If somehow the engineer of record overlooked this critical element, he or she should be contacted immediately to provide the missing data. Even worse – maybe an engineer happened to not design the building, in which case CALL ONE NOW.

Whilst this may appear, on the surface to be a simple question, there are a plethora of factors which go into the determination of a structural header to carry roof loads. This would include, but are not limited to:

Pg – the Ground Snow Load

Ce – the Snow Exposure Factor (sites which are open to the wind allow snow to blow off the roof, sites which are protected from the wind keep snow on the roof)

Is – the Snow Load Importance Factor (Risk Category I buildings are a lower hazard to human life, therefore the flat-roof snow load will be reduced)

Ct – the Thermal Factor (heated buildings melt snow off, unheated buildings allow snow to build up)

Pg, Ce, Is and Ct are multiplied together along with 0.7 to determine the Flat-Roof Snow Load (Pf)

But wait, there is more…..

Pf might be further reduced depending upon the roofing material (steel roofing being slick allows snow to slide off quicker), whether or not snow retention systems are present (which hold snow on the roof), as well as the roof slope. Mix them all together and the Sloped Roof Snow Load (Ps) is created.

The dead loads imposed upon the roof also need to be added to the mix – the weights of trusses or rafters, purlins, roof sheathing, insulation supported by the roof system, roofing, truss bracing, ceilings are amongst some of the weighty culprits.

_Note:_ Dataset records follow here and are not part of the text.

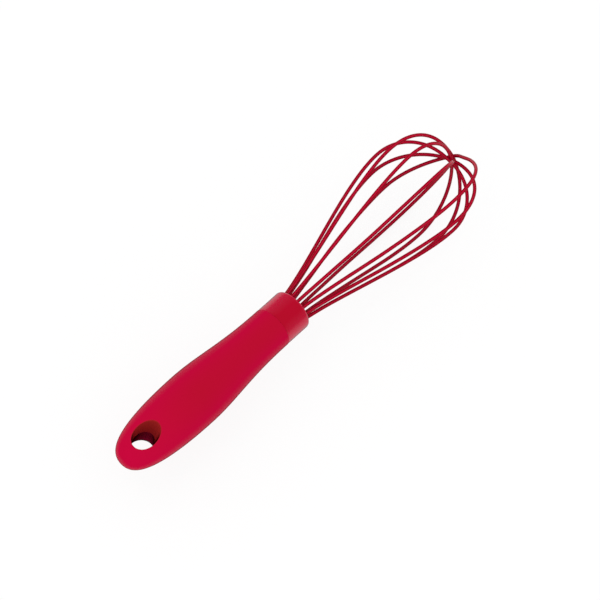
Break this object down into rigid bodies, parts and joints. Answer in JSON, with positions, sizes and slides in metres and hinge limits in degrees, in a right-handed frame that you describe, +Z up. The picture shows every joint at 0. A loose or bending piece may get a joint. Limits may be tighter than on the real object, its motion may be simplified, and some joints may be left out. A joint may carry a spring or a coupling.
{
  "type": "balloon whisk",
  "caption": "Hand whisk: soft-skinned handle with a hanging hole, a collar, and silicone-sleeved wire loops nested into a balloon.",
  "frame": {"origin": "centre of the collar's front face, on the flat boss at the middle of the wire plug", "axes": "+X along the whisk towards the tip of the balloon, +Z up through the hanging hole, so the whisk lies flat"},
  "size_m": [0.2531, 0.0568, 0.0586],
  "materials": {
    "grip_skin": "satin, smooth moulded silicone in raspberry red",
    "collar": "smooth moulded plastic in raspberry red, a little glossier than the grip",
    "wire_silicone": "glossy extruded silicone in deep red",
    "steel_wire": "bright drawn stainless steel",
    "core_plastic": "matte moulded plastic in dark red",
    "plug_plastic": "matte moulded plastic in raspberry red",
    "resin": "cast epoxy resin, amber"
  },
  "bodies": {
    "root": {"grip_skin": "grip_skin", "handle_core": "core_plastic", "collar": "collar", "wire_plug": "plug_plastic", "resin_potting": "resin", "wire_1": "steel_wire", "wire_2": "steel_wire", "wire_3": "steel_wire", "wire_4": "steel_wire", "wire_5": "steel_wire", "wire_6": "steel_wire", "wire_sleeve_1": "wire_silicone", "wire_sleeve_2": "wire_silicone", "wire_sleeve_3": "wire_silicone", "wire_sleeve_4": "wire_silicone", "wire_sleeve_5": "wire_silicone", "wire_sleeve_6": "wire_silicone"}
  },
  "joints": []
}
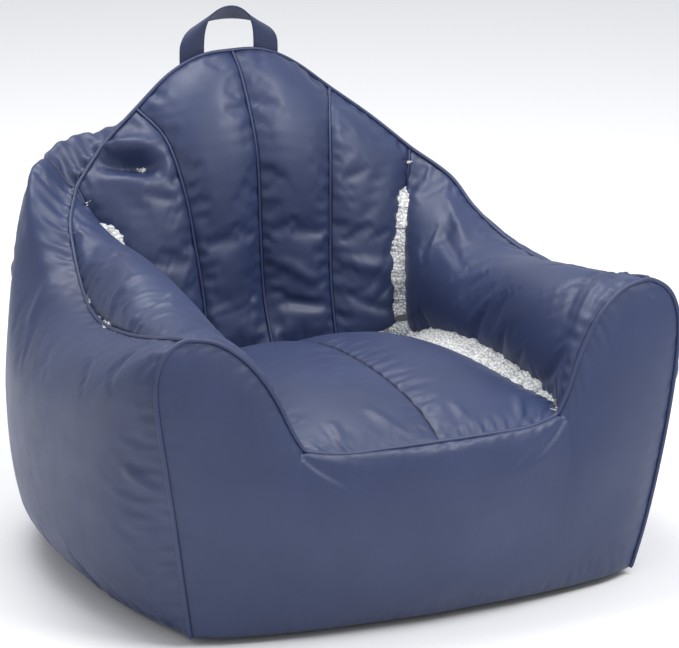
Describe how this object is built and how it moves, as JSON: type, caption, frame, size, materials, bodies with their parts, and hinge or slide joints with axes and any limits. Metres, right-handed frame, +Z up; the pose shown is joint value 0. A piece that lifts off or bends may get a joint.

Once all of these contributing factors are combined into a psf (pounds-per-square foot) load, concentrated loads are applied to each of the truss bearing locations along the header – these are based upon ½ of the truss span (including any sidewall overhangs) multiplied by the truss spacing and the applied loads.

Not only does the header need to be verified for adequacy in load carrying capacity, but also limited in deflection. A sagging header can cause unsightly rooflines as well as preventing doors from operating correctly.

Self-engineering is not a good choice – call your engineer….now!